All felt that while the results may not be in question (even if the president-elect ranted without evidence about "rigged" elections before he won the electoral college vote and of "millions of illegal votes" in the popular vote he has lost), this election provided alarming evidence of attempts to hack IT systems to obtain information and influence the outcome by, most likely, Russia. The FBI stated Russia was likely behind the Democratic National Committee email hacks drip-fed through Wikileaks, and attempts to hack into voter databases in several states.

Discrepancies

During the vote, odd voting discrepancies emerged in the three states, in areas using voting machines. There were patterns of more ballots cast than voters registered in some state precincts, and other oddities where voting patterns failed to match local polls, but would be about right for a discreet hacker covering his or her tracks (or a swing missed by the polls).

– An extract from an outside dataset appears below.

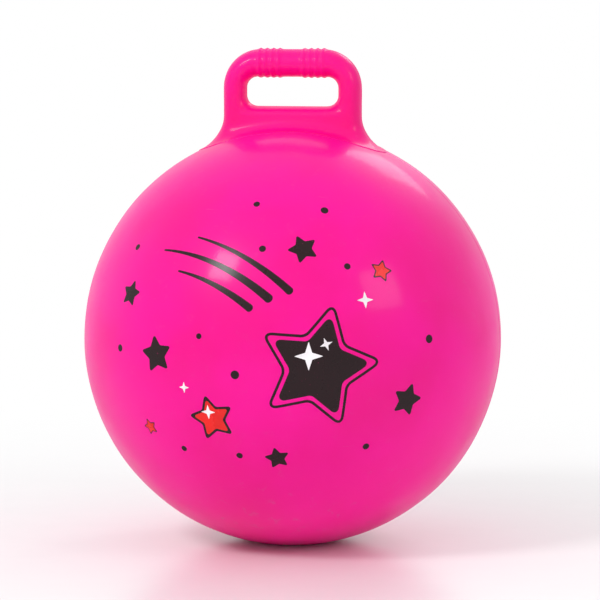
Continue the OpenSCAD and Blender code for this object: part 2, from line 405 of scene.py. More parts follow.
def plastic_material(name, tone, soiled):
    """White moulded plastic with a little handling dirt."""
    shader, place = start_material(name)
    cloud = shader.noise(place, 180, 4, 0.6)
    speck = shader.noise(place, 1500, 3, 0.6)
    dirt = shader.fade(cloud, 0.52, 0.72) * shader.fade(speck, 0.45, 0.65)
    return shader.surface({
        "Base Color": shader.mix(dirt * 0.3, shade(tone), shade(soiled)),
        "Roughness": 0.36 + (cloud - 0.5) * 0.2,
        "Normal": shader.bump(speck * 0.01 + cloud * 0.02),
        "IOR": 1.51,
        "Subsurface Weight": 0.15,
        "Subsurface Radius": (1.0, 0.9, 0.8),
        "Subsurface Scale": 1.5 * MM,
    })


def floor_material(name, tone):
    """Pale satin floor that turns to plain white away from the ball, for the camera alone."""
    shader, place = start_material(name)
    cloud = shader.noise(place, 6, 4, 0.6)
    floor = shader.node("ShaderNodeBsdfPrincipled", {
        "Base Color": shader.mix(cloud, shade(tone, 0.985), shade(tone, 1.01)),
        "Roughness": 0.24 + (cloud - 0.5) * 0.08,
        "Normal": shader.bump(shader.noise(place, 240, 2) * 0.03),
        "IOR": 1.5,
    })
    away = shader.node("ShaderNodeVectorMath", {0: place}, "Value", operation="LENGTH")
    seen = shader.node("ShaderNodeLightPath", output="Is Camera Ray")
    white = shader.node("ShaderNodeEmission", {"Color": (1, 1, 1, 1), "Strength": 1.0})
    blend = shader.fade(away, FLOOR_NEAR, FLOOR_FAR) * seen
    mixed = shader.node("ShaderNodeMixShader", {0: blend, 1: floor, 2: white})
    shader.node("ShaderNodeOutputMaterial", {"Surface": mixed})
    return shader.owner


# Mesh helpers

# Points that lie closer together than this are merged
MERGE = 0.001 * MM

# Sides of the handle's tubes and of its weld flange, and steps of the valve around its axis
TUBE_SIDES = 48
FLANGE_SIDES = 16
VALVE_STEPS = 96


def add_object(name, data):
    """An object of the scene that shows a mesh, a lamp or a camera."""
    made = bpy.data.objects.new(name, data)
    bpy.context.scene.collection.objects.link(made)
    return made


def mesh_data(name, mesh):
    """Turns a bmesh into mesh data."""
    data = bpy.data.meshes.new(name)
    mesh.to_mesh(data)
    mesh.free()
    return data


def remove_object(helper):
    """Removes a helper object with its mesh."""
    data = helper.data
    bpy.data.objects.remove(helper)
    bpy.data.meshes.remove(data)


def rounded_edges(mesh, limit_degrees):
    """Smooth shading, apart from edges sharper than the limit."""
    limit = radians(limit_degrees)
    for face in mesh.faces:
        face.smooth = True
    for edge in mesh.edges:
        edge.smooth = len(edge.link_faces) < 2 or edge.calc_face_angle(0) < limit


def finish_piece(name, mesh, material, body, nodes=()):
    """Turns a bmesh into a piece that rides on a body and stands for the given nodes."""
    piece = add_object(name, mesh_data(name, mesh))
    piece.data.materials.append(material)
    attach(piece, body)
    if nodes:
        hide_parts(*nodes)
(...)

The states in question use Diebold voting machines that California banned in 2004, citing security and reliability concerns. This week, Michigan – where Trump won by a slender 10,000 vote margin – acknowledged significant machine failure on voting day, so much so that a recount appears impossible for much of the Clinton-leaning Detroit area. In Detroit, the number of ballots didn't match the machine print-out reports in 59 per cent of precincts. Yet officials approved the results.

Mandatory audits by a non-partisan body would help pinpoint and address these human and machine errors, as well as help spot potentially serious hacking-era problems. This will boost voting transparency, security and reliability in state and federal elections in the US and should be adopted across the world.

Yes, Stein’s recount effort will have given the US Green Party more attention than ever in its history, and raised Stein’s profile, but this is beside the point. She has raised a critical issue that neither US Democrats nor Republicans have been willing to consider seriously. Only when Stein began to crowdfund did other politicians start to pay attention to comments by the computing and security experts.

Many who donated won’t have done so from any motivation other than to grasp at a very thin straw which they hope might yet deny Trump the election. But who cares? Stein has done the US nation some service by provoking an important discussion that goes to the very heart of digital-era national security and democracy. Hopefully, by the 2020 presidential election, Washington will have listened.